- **MATERIAL FOR THE TASK**:
──────

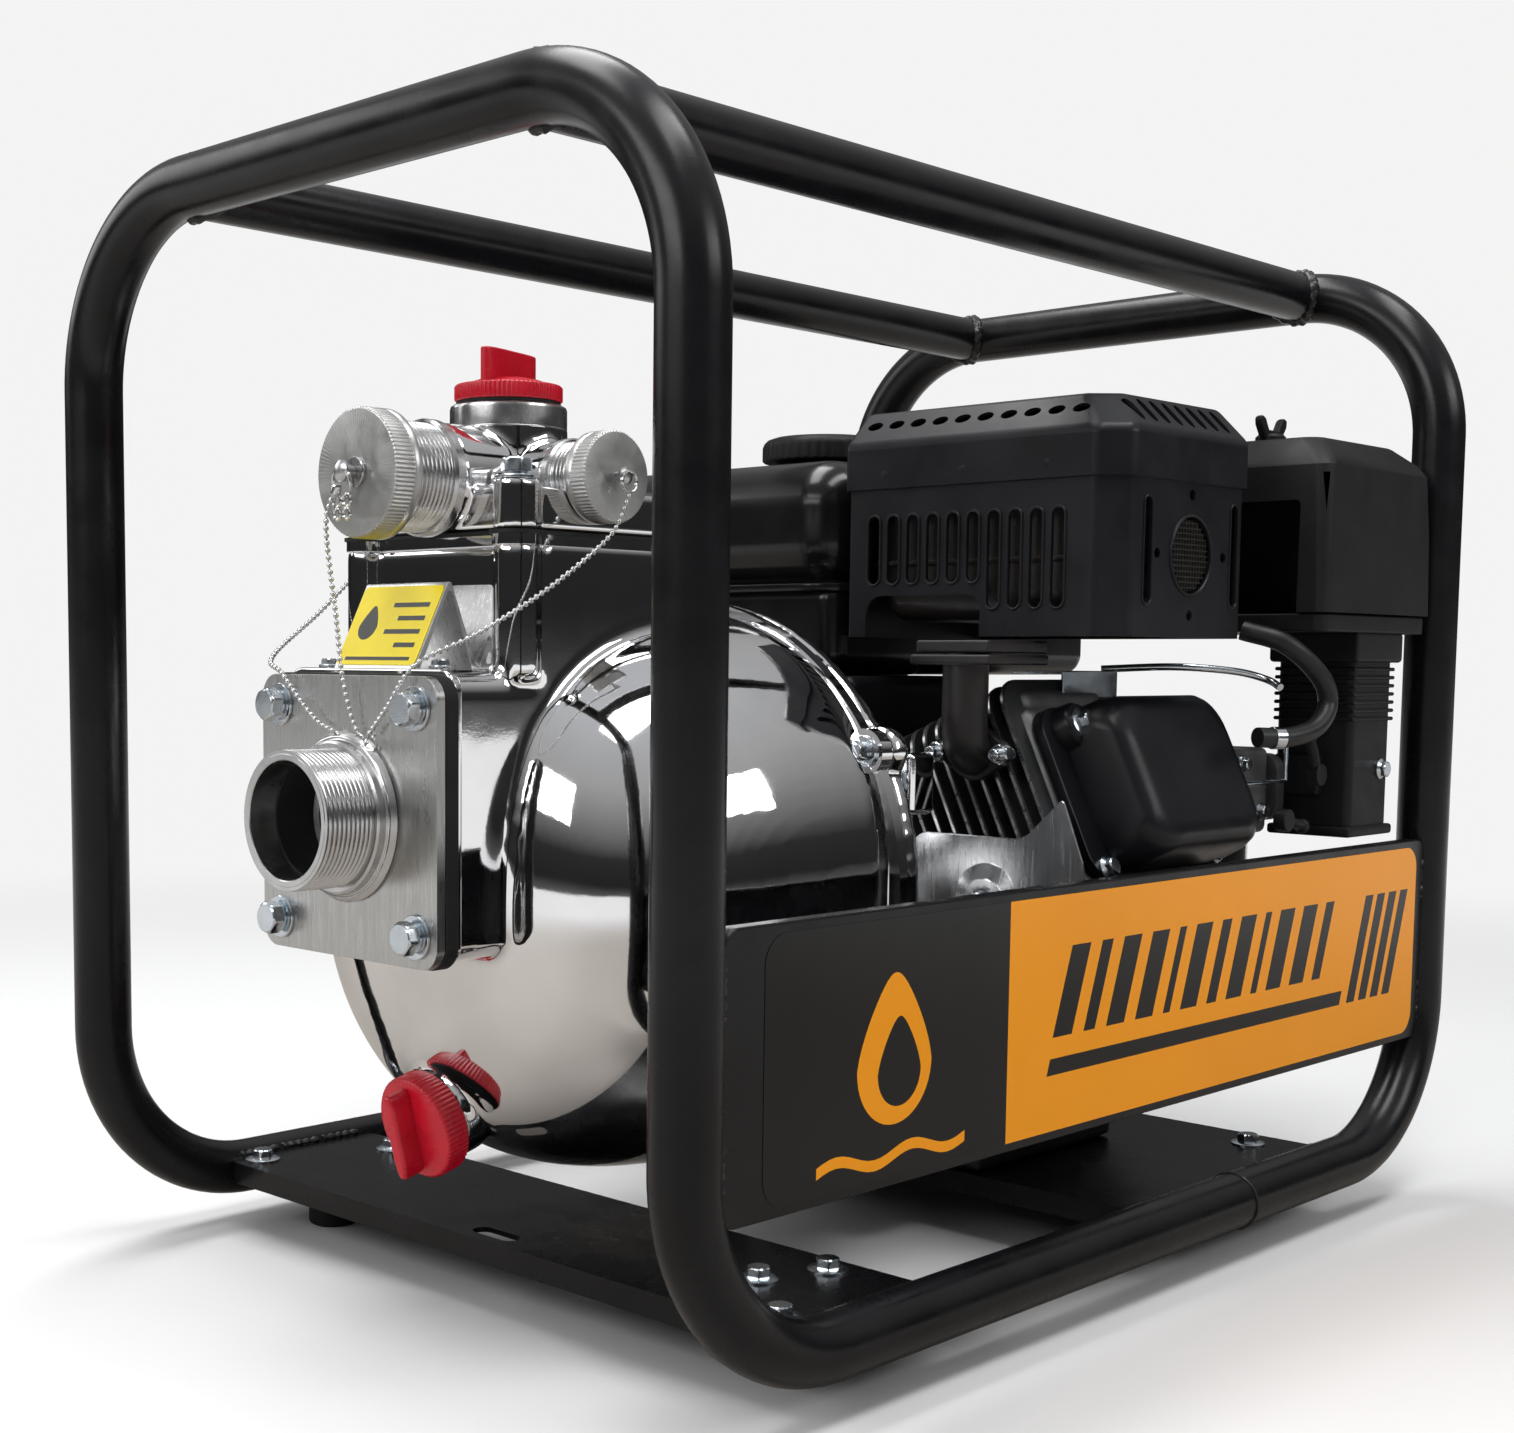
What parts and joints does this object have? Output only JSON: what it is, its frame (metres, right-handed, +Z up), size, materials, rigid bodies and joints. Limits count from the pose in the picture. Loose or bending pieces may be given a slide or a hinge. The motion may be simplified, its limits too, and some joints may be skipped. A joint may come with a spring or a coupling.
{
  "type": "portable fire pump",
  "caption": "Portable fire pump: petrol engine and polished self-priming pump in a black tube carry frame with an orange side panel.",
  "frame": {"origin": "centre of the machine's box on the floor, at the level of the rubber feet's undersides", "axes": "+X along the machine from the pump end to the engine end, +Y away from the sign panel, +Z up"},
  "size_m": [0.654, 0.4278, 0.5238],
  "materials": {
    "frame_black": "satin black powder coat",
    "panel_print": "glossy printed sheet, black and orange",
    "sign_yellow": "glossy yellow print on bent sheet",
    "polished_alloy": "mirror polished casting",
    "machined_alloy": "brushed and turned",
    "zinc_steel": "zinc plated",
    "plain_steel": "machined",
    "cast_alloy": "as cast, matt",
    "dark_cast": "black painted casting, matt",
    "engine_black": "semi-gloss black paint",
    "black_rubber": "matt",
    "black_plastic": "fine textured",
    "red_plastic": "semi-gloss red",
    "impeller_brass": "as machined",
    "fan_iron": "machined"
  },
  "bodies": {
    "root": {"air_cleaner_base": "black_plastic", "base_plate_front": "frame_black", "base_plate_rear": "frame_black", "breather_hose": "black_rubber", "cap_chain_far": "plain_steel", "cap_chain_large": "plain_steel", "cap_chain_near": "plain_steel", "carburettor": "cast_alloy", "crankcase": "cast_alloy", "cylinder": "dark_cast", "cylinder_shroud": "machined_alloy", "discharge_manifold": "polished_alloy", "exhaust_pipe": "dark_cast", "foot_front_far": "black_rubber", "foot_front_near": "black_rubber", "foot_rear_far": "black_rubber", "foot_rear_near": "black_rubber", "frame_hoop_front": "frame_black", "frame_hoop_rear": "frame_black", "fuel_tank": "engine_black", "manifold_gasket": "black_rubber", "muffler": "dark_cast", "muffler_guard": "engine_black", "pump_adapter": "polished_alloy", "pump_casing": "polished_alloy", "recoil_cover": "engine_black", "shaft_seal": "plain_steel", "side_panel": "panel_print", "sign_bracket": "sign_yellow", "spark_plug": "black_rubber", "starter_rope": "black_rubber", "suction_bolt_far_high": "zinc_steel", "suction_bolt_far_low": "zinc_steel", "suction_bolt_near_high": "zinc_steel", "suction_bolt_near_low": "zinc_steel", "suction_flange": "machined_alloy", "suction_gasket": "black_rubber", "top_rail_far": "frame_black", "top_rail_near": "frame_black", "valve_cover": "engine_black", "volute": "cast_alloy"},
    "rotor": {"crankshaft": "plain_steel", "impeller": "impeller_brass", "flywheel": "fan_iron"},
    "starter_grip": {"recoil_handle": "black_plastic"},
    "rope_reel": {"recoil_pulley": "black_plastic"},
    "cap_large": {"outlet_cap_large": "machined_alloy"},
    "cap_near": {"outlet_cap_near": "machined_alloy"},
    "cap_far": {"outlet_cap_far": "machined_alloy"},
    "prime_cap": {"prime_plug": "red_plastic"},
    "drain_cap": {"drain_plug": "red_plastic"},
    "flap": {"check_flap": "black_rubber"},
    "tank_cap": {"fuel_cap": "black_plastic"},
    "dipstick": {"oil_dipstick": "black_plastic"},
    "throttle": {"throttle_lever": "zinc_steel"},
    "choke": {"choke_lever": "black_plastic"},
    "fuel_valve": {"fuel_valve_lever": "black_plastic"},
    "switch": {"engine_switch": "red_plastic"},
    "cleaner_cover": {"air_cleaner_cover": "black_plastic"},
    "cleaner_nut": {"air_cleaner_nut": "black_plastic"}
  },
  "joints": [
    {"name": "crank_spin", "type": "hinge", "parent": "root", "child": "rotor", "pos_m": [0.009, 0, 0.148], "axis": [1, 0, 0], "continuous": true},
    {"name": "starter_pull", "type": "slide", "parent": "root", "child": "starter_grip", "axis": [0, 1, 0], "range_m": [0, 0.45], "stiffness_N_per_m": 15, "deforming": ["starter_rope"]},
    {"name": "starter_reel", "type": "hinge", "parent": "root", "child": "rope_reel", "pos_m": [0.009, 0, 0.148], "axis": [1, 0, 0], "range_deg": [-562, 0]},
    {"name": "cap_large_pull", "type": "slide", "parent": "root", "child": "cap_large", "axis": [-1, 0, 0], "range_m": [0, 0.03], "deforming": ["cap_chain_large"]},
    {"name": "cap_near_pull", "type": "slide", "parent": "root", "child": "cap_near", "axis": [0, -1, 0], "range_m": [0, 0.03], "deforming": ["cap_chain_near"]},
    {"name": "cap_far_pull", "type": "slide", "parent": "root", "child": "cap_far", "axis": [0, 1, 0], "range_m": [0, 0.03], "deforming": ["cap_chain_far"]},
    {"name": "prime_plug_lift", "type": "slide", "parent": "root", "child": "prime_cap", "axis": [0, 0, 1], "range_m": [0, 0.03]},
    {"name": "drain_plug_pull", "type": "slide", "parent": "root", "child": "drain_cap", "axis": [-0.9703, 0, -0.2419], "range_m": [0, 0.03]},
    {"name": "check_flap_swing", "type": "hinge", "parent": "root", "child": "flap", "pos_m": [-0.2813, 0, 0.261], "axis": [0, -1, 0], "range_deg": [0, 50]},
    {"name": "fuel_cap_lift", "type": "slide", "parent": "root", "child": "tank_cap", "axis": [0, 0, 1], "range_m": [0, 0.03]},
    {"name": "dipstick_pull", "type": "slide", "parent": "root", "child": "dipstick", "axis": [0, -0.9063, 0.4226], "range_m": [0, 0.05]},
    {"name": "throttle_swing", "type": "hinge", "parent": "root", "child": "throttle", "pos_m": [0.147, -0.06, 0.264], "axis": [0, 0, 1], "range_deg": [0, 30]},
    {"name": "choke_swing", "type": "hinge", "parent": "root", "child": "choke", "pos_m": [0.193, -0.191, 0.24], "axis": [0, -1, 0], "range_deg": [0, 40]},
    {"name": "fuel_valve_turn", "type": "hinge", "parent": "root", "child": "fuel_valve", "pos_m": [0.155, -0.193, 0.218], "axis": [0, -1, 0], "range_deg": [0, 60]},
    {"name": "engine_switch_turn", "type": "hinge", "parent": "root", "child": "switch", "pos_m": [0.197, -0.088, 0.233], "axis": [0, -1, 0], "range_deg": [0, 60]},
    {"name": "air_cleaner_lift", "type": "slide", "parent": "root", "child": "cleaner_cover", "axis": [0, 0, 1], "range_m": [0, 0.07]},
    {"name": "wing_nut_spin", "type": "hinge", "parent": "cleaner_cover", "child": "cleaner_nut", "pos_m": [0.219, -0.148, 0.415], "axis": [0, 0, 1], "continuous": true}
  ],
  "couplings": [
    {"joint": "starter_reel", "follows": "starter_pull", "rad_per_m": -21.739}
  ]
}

──────

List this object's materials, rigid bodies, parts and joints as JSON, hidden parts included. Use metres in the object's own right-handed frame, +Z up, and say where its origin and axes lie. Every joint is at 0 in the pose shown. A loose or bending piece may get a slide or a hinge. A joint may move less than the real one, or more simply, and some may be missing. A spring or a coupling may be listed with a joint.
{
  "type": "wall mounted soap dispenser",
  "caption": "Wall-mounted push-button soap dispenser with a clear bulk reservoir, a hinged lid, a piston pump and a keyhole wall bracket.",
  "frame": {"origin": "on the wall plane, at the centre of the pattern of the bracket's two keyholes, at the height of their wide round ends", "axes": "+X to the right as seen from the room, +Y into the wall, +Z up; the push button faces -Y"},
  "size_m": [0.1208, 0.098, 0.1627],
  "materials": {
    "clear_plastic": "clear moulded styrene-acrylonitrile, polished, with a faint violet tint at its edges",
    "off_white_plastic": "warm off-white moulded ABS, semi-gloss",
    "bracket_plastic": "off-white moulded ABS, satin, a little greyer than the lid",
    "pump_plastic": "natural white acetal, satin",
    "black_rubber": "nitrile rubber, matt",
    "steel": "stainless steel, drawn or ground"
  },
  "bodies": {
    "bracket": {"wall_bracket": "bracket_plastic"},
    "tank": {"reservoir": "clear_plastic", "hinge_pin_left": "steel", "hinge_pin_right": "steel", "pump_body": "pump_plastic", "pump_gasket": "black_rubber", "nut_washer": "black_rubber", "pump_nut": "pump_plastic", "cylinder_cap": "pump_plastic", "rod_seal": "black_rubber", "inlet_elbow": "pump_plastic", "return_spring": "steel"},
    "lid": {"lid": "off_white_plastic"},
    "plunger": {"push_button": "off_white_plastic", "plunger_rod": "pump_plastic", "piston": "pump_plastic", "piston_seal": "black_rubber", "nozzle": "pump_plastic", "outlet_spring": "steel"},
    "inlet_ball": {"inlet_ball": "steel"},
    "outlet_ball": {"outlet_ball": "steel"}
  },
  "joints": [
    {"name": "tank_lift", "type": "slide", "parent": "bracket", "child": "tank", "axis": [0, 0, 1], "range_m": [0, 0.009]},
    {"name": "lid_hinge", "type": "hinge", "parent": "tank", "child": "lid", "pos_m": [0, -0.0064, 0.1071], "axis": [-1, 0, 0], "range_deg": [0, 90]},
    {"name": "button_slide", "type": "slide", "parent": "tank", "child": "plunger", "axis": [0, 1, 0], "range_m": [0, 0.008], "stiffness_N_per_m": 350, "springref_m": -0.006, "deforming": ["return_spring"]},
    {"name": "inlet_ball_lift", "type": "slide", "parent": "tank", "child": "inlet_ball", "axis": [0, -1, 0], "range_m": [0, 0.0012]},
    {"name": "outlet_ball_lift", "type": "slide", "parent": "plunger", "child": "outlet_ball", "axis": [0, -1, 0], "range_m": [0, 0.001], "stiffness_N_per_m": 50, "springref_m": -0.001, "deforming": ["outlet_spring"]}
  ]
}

──────

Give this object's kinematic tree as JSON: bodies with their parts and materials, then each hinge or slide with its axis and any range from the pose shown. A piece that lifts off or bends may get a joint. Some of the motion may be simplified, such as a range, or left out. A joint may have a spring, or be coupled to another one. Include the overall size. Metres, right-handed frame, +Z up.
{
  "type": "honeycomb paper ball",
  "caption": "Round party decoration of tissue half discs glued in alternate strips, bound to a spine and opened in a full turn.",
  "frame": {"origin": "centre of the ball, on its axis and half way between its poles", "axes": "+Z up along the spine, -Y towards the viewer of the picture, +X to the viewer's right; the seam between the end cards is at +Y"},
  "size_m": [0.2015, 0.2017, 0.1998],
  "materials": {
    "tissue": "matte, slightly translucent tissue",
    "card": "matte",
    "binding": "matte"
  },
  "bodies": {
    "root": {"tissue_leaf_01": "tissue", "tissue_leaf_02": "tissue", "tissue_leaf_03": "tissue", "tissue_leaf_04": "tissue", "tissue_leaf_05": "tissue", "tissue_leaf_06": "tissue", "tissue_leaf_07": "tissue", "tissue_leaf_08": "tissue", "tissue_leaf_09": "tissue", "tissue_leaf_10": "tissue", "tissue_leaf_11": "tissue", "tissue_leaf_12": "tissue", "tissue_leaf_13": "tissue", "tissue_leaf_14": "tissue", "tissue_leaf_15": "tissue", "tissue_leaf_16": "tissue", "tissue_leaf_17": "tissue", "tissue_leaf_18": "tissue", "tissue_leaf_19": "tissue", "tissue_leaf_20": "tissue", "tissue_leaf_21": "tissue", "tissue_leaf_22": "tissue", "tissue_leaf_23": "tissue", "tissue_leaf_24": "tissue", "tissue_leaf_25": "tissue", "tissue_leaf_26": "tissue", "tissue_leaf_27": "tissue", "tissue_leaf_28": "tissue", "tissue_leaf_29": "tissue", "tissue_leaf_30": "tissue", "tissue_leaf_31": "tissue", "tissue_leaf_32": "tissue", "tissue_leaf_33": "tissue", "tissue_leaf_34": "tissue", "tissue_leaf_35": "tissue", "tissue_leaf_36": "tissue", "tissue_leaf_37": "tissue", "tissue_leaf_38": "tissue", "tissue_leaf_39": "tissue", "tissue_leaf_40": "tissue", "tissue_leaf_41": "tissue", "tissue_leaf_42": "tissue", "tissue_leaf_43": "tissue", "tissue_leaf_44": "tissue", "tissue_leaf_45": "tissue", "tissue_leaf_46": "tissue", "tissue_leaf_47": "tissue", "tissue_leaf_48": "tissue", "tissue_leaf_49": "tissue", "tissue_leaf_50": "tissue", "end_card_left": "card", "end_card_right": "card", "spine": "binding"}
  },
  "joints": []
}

──────

- **YOUR INSTRUCTIONS**: Of the lines in the data above, how many contain the word "joints"? Give only that figure.

- **COMPLETE OUTPUT**: 5